Como farmacêutica e toxicologista, busco evitar o impacto negativo das substâncias no corpo humano. Como mãe, tenho medo de como esses elementos podem afetar a saúde do meu filho. Durante a gravidez, fui cuidadosa até com o uso de cosméticos, mas, quando meu bebê nasceu, percebi que havia um novo inimigo para a infância, um que eu ainda não imaginava ser tão presente: o vício em dopamina, ou seja, em tecnologias e redes sociais.
A dopamina é um neurotransmissor fundamental no mecanismo de recompensa do cérebro, relacionada ao processo de prazer. No entanto, em excesso, ela pode causar problemas. Do ponto de vista toxicológico, a dopamina está associada aos vícios, como no exemplo da cocaína, que prolonga sua ação, aumentando a sensação de prazer e consequentemente induzindo a dependência.
Embora conheçamos amplamente os impactos das substâncias no corpo, muitas vezes ignoramos que nossos cérebros também podem ser “sobrecarregados” por estímulos digitais. Isso se torna ainda mais alarmante quando falamos de crianças, que estão em fase de desenvolvimento e são particularmente vulneráveis.
O vício digital, ao liberar dopamina em excesso, não só altera o equilíbrio químico do cérebro, mas também prejudica áreas responsáveis pelo controle de impulsos, memória e tomada de decisões. Os algoritmos feitos para “prender” a atenção delas nas telas têm alterado o perfil comportamental de toda uma geração.
Diante disso, vejo os desafios de criar meu filho em um mundo onde as telas são o caminho mais rápido para o entretenimento, o aprendizado e até mesmo a socialização. Cada clique ou deslize nas redes sociais libera dopamina, criando ciclos de recompensa que moldam hábitos e comportamentos. O que isso significa para o futuro emocional e cognitivo das nossas crianças?

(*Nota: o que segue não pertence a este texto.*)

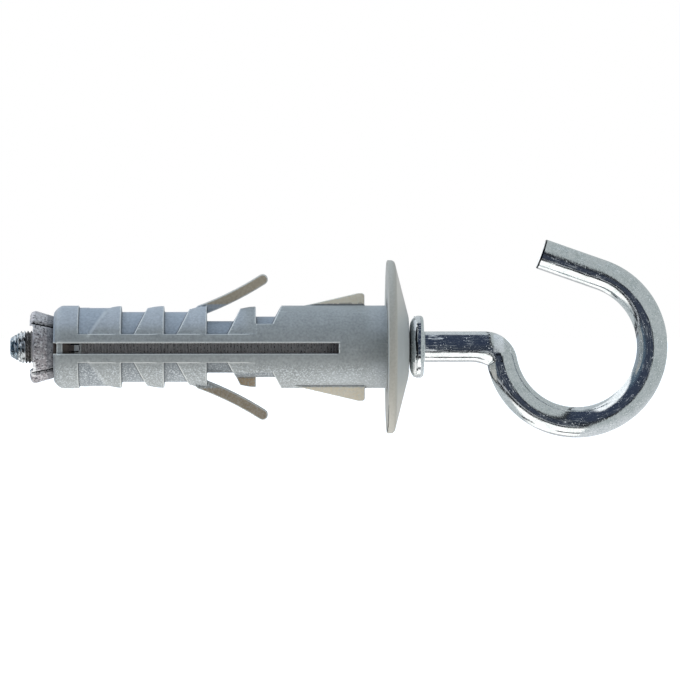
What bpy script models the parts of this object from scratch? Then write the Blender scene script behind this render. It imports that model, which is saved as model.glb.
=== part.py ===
"""Hook wall plug: expansion sleeve, cover disc, cone nut and a wire hook with a threaded shank.

Frame: X runs along the screw, with the hook at +X and the hole end at -X. Z is up, and the hook's bend lies
in the XZ plane. The cover disc's back bears on the wall's face, which is the plane X = 0. The origin is on
the screw's axis.
"""

from math import atan2, cos, pi, radians, sin, sqrt, tan

import bmesh
import bpy
from mathutils import Matrix, Vector

MM = 0.001

# Gap kept between pieces that touch, turn or slide in each other
CLEARANCE = 0.3 * MM

# Expansion sleeve, one nylon moulding
SLEEVE_DIAMETER = 12.4 * MM
SLEEVE_REACH = 49.8 * MM          # from the wall's face to the hole end
LEAD_LENGTH = 1.4 * MM            # curved lead at the hole end
LEAD_DEPTH = 1.0 * MM
SLOT_WIDTH = 1.6 * MM
UNSLIT_LENGTH = 7.3 * MM          # length behind the disc that the slots don't reach
BRIDGE_OFFSET = 0.55 * MM         # from the hole end to the thin bridge across each slot
BRIDGE_WIDTH = 0.85 * MM
BRIDGE_THICKNESS = 0.65 * MM
BRIDGE_RECESS = 0.55 * MM         # how far the bridge lies below the sleeve's surface

# Barbs above and below the slots
RAIL_HEIGHT = 4.2 * MM            # full-radius band along each slot, slot included
BARB_OFFSET = 3.7 * MM            # from the hole end to the first recess
BARB_PITCH = 6.37 * MM
FIRST_RECESS_WIDTH = 1.5 * MM     # along the foot of a recess
RECESS_WIDTH = 1.95 * MM
RAMP_ANGLE = radians(63.0)
FIRST_RAMP_ANGLE = radians(53.0)
FIRST_RECESS_DEPTH = 0.3 * MM     # shallow, because the cone's mouth thins the wall there
RECESS_DEPTH = 0.95 * MM
CREST_DROP = 0.35 * MM            # a barb's crest is this much lower at its ramp
CREST_EDGE = 0.06 * MM            # small step between a crest and the full radius

# Fin pocket, the tooth behind it and the notch after it
POCKET_WIDTH = 3.15 * MM
POCKET_DEPTH = 2.33 * MM
ROOT_CREST_DROP = 0.5 * MM        # the tooth that carries the fin starts lower
NOTCH_OFFSET = 7.35 * MM          # from the pocket's steep wall to the notch's steep wall
NOTCH_WIDTH = 2.5 * MM
NOTCH_DEPTH = 1.65 * MM
NOTCH_RAIL_HEIGHT = 7.2 * MM      # full-radius band along the slot beside the notch

# Locking fins, which fold down beside the half tooth
FIN_THICKNESS = 1.55 * MM
FIN_WIDTH = 2.5 * MM
FIN_LENGTH = 10.2 * MM            # from the tooth that carries it to the tip
FIN_ROOT_LENGTH = 2.7 * MM        # part that is fused with its tooth
FIN_HEIGHT = 5.83 * MM            # centre line's height over the axis where it leaves its tooth
FIN_START_ANGLE = radians(21.4)
FIN_BEND_RADIUS = 48.0 * MM
FIN_OFFSET = 0.9 * MM             # middle of the fin's width, to one side of the middle plane

# Ribs that stop the sleeve turning in the hole
RIB_WIDTH = 2.2 * MM
RIB_OFFSET = 1.4 * MM             # middle of the rib's width, to one side of the middle plane
RIB_LENGTH = 8.75 * MM
RIB_HEIGHT = 1.8 * MM
RIB_CREST = 1.05 * MM             # level stretch before its square end
RIB_END_OFFSET = 3.35 * MM        # from the wall's face to its square end

# Cover disc, one nylon moulding
DISC_DIAMETER = 26.0 * MM
DISC_RIM_THICKNESS = 1.25 * MM
DISC_RIM_ROUND = 0.75 * MM
DISC_THICKNESS = 3.25 * MM
DISC_FACE_DIAMETER = 9.0 * MM     # flat that the hook's collar bears on
DISC_RELIEF_DIAMETER = 14.4 * MM  # middle of the back, set back from the wall for the sleeve's end
SPIGOT_DIAMETER = 8.0 * MM        # short neck of the sleeve that centres the disc
SPIGOT_LENGTH = 1.0 * MM

# Hook: screw, collar and bend are one piece of steel wire
WIRE_DIAMETER = 4.6 * MM
THREAD_DIAMETER = 4.9 * MM
SCREW_REACH = 56.4 * MM           # from the wall's face to the screw's tip
TIP_DIAMETER = 2.7 * MM
TIP_LENGTH = 1.7 * MM
COLLAR_DIAMETER = 9.4 * MM
COLLAR_THICKNESS = 2.0 * MM
COLLAR_SEAT_DIAMETER = 5.8 * MM    # flat that bears on the disc, before the collar's round shoulder
COLLAR_SHOULDER = 1.15 * MM
COLLAR_ROUND = 0.35 * MM
SHANK_LENGTH = 9.2 * MM           # straight wire from the collar to the first bend
NECK_RADIUS = 2.6 * MM            # centre line of the tight bend
HOOK_RADIUS = 11.4 * MM           # centre line of the round bend
HOOK_END_ANGLE = radians(70.7)    # where the round bend ends, seen from its centre
HOOK_TAIL_LENGTH = 9.7 * MM       # straight wire after the round bend
WIRE_CHAMFER = 0.2 * MM

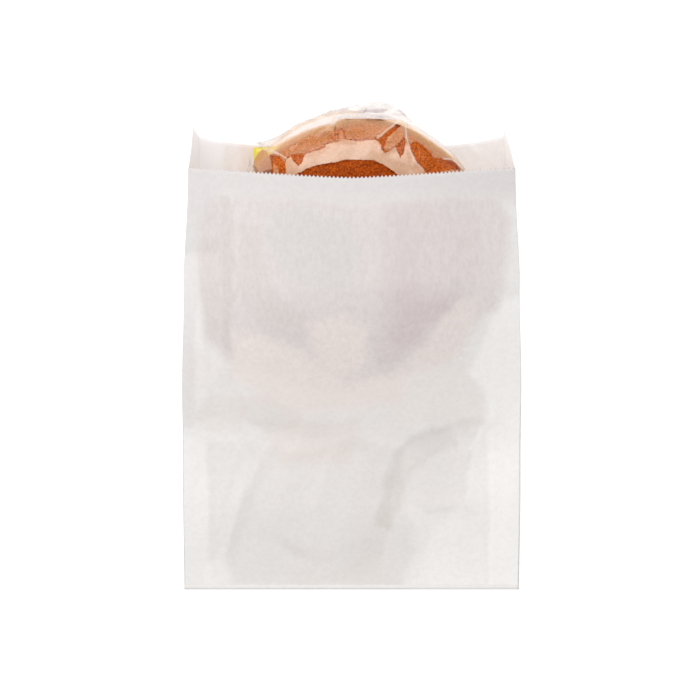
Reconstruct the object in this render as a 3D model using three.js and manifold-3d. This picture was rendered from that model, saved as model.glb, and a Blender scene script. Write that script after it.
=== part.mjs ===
// A white paper sandwich bag with side gussets, lying on its back, and the round sandwich in clear film that
// pokes out of its mouth.
//
// Millimetres. X runs across the bag, Y from its folded bottom edge up to its mouth, and Z up from the table.
// Each paper panel is a thin sheet worked out from the bag's fold lines, given a wall and joined to its
// neighbours along the folds. The sandwich is one closed form, the outside of the film that wraps it.
import * as THREE from "three";
import { mergeVertices } from "three/addons/utils/BufferGeometryUtils.js";
import Module from "manifold-3d";

const wasm = await Module();
wasm.setup();

// --- The flat bag -------------------------------------------------------------------------------------------
const BAG_HALF_WIDTH = 82.5; // a 6 1/2 inch bag
const GUSSET_DEPTH = 12.7; // each side folds in by half an inch
const WALL = 0.5; // the paper's modelled wall
const SLIVER = 0.01;
const MITER_LIMIT = 3; // a tight fold's inner corner reaches no further than this many walls
const MOUTH_STRETCH = 0.5; // how much of the gussets' depth the open mouth pulls flat
const LAP = 0.6; // the share of a wall by which two sheets overlap along a fold
const PINCH_LENGTH = 3.8; // the glued strip along the bottom edge
const FOLDED_HEIGHT = 2.4; // all layers together at the bottom edge

// --- The open bag -------------------------------------------------------------------------------------------
const MOUTH_Y = 204.0; // where the front panel's corners end
const MOUTH_DIP = 7.0; // how far the front edge's middle is drawn down by the bulge
const LIP_Y = 222.6; // where the back panel's corners end
const LIP_DIP = 4.6;
const GUSSET_PEAK_Y = 224.2; // the gusset's middle fold ends in a small peak
const ARCH_DRAW = 0.5; // what an arch of the front panel takes from its width
const MOUTH_FRONT_IN = 2.6; // how far each front corner is drawn in at the mouth beyond that
const MOUTH_BACK_X = 74.8; // half the distance between the back corners at the mouth
const MOUTH_FRONT_Z = 34.0; // height of the front corners at the mouth
const MOUTH_BACK_Z = 9.0;
const FOOT_SIDE_Z = 6.5; // how far the empty foot stands open at its sides
const FOOT_MIDDLE_Z = 8.6; // and in the middle
const OVER_ROLL_Z = 46.0; // what the sandwich adds to the front panel's height
const MOUTH_SLUMP = 2.0; // the front panel sinks a little towards the mouth
const ARCH_POWER = 2.2; // roundness of the front panel across the bag
const BACK_FLAT_X = 54.0; // the back panel lies flat this far from the middle

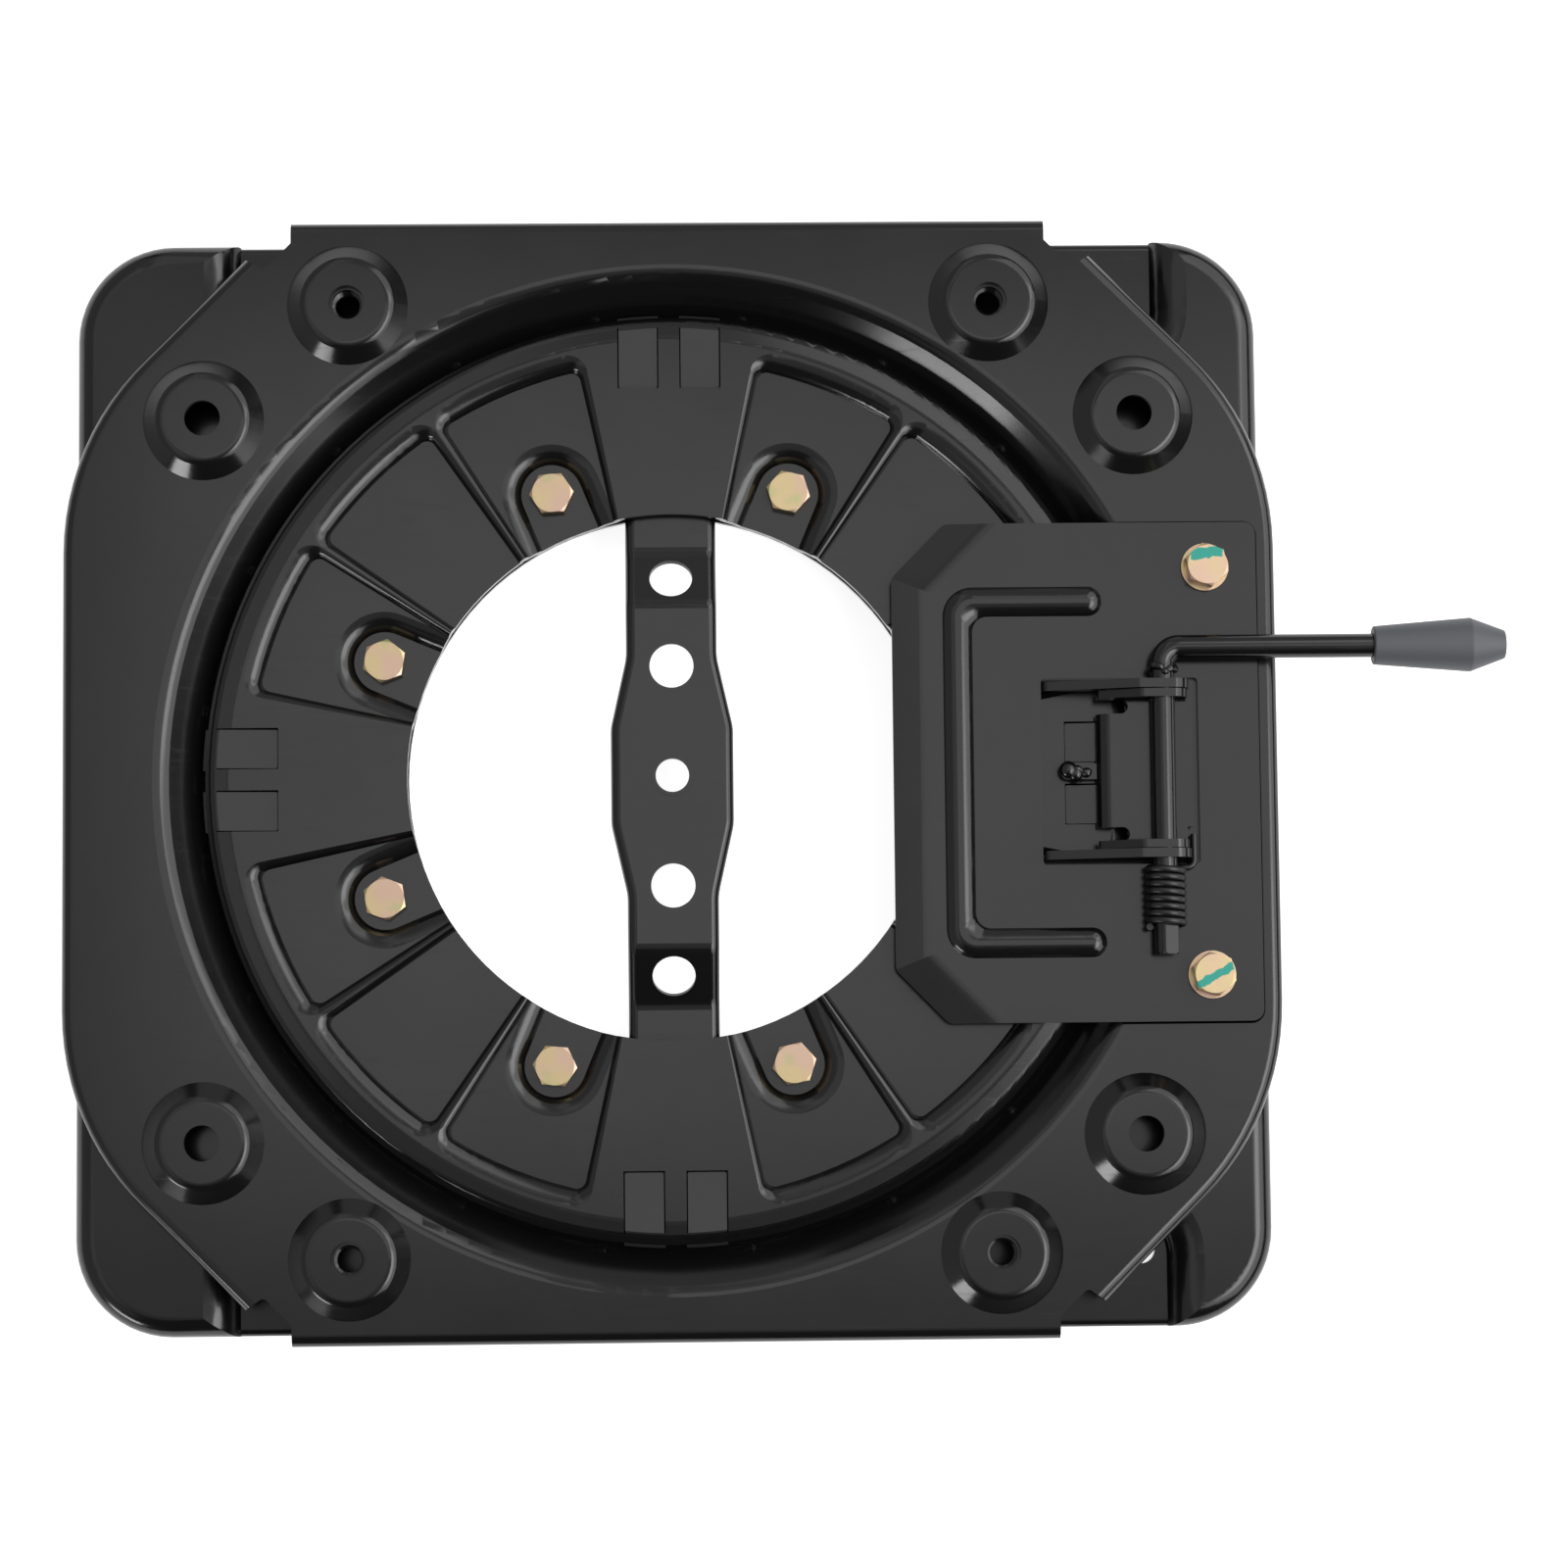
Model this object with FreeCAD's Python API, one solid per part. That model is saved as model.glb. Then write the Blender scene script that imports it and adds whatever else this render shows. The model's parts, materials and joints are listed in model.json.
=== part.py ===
import FreeCAD
import Part
import math
import os

# Swivel base for a vehicle seat: a fixed lower plate, a turning upper plate held between two
# rows of balls by a bolted disc, and a sprung latch that drops two teeth into stamped pockets.
# Lengths are in millimetres. The origin is on the turning axis, in the plane of the raised
# bosses that the seat stands on. +X points along the release handle and +Z points up.

# Sheet and bends
sheet = 3.0
skirt_bend = 1.0
running_gap = 0.3
roll_start = 15.0
roll_end = 84.0
roll_sections = 5
fit_gap = 0.05
push_gap = 0.02

# Turntable plate
table_half_x = 204.4
table_half_y = 189.2
table_corner_reach = 320.0
table_corner_radius = 93.0
table_skirt = 18.0
notch_start_x = 127.7
notch_depth_y = 7.2
notch_root_x = 137.0
notch_root_y = 172.6
notch_peak_x = 143.2
boss_rise = 5.0
boss_flat_radius = 14.7
boss_foot_radius = 20.4
boss_crest_radius = 4.0
boss_hole_radius = 6.0
long_pattern_x = 108.5
long_pattern_y = 160.5
wide_pattern_x = 157.0
wide_pattern_y = 121.5
recess_top_radius = 171.0
recess_foot_radius = 158.0
recess_crest_radius = 8.0
recess_root_radius = 3.0
lip_radius = 148.5

# Retaining disc
disc_drop = 2.5
hole_radius = 89.0
rim_crease_radius = 149.5
rim_lip_radius = 155.0
rim_radius = 157.0
rim_angle = 9.0
rim_lip_depth = 3.5
rim_crease_bend = 8.0
rim_lip_bend = 3.2
pocket_depth = 3.5
pocket_outer_radius = 141.8
pocket_lip_radius = 147.8
pocket_half_angle = 10.0
pocket_lip_half_angle = 11.2
pocket_pitch = 22.5
pocket_corner = 3.2
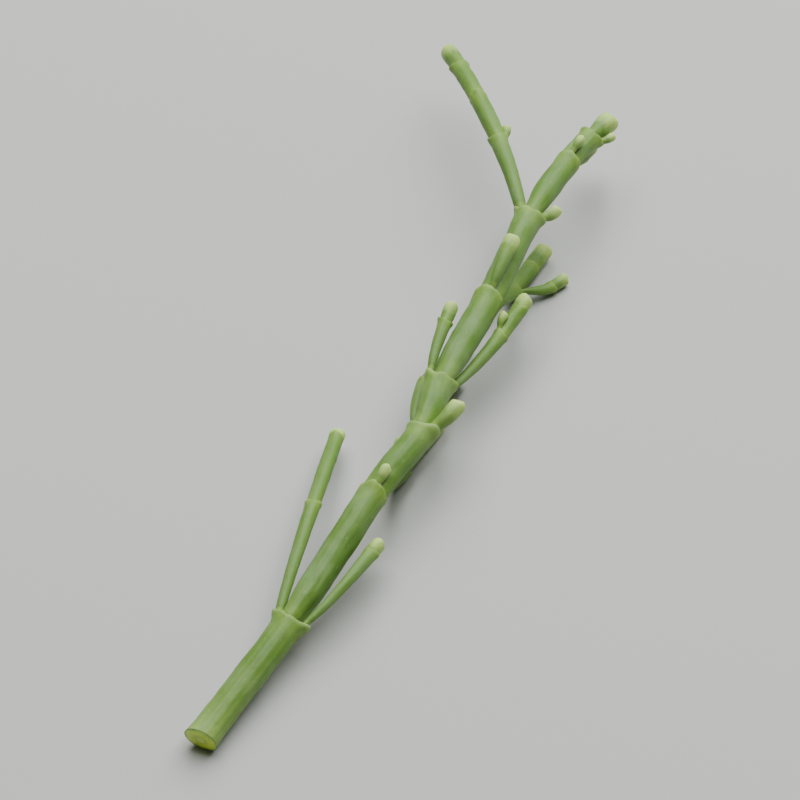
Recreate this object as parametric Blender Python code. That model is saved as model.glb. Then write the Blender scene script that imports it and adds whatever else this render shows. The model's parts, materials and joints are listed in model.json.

Como Albert Einstein disse: “O espírito humano precisa prevalecer sobre a tecnologia”. Essa reflexão tem me preocupado como mãe. Como posso estimular a comunicação do meu filho, se vejo crianças e adultos frequentemente dando uma olhadinha no celular durante as conversas, não existindo mais contato visual? Como posso incentivá-lo a desenvolver a coordenação motora se, hoje, grande parte das interações no mundo acontece de forma digital e não manuscrita?
Essas questões me fazem refletir sobre o futuro das nossas crianças em um ambiente cada vez mais tecnológico. Como mãe e profissional da saúde, fico receosa de como esse vício pode atingir o meu pequeno, principalmente porque ele tem apenas 1 ano e 3 meses. Com o avanço da inteligência artificial (IA), também teremos que considerar como as crianças serão moldadas nesse “novo mundo”. Inúmeros estudos têm nos alertado sobre o impacto negativo das telas em bebês, e a Sociedade Brasileira de Pediatria, inclusive, desaconselha totalmente o uso de eletrônicos nessa faixa etária. Para as outras idades, já se aceita o uso com monitoramento e por períodos curtos. Mas como os pais podem controlar o vício em telas se eles próprios também estão viciados?
O grande dilema que enfrentamos é como ajudar nossos filhos a desenvolverem um equilíbrio saudável em meio a um mundo digital. De um lado, temos o perfil de consumo e estético, de influenciadores digitais milionários, que minam a autoestima de adolescentes e adultos. Do outro lado, temos as inúmeras formas de “prender” as crianças em desenhos e músicas de autoestímulo. Infelizmente, não tenho todas as respostas para proteger nossos pequenos, mas, como mãe, sei o poder da influência que temos sobre eles. Para mim, a grande resposta para criar crianças saudáveis em um mundo intoxicado digitalmente é, antes de tudo, curar os adultos dessa intoxicação, começando pela reflexão e mudança em nosso próprio comportamento.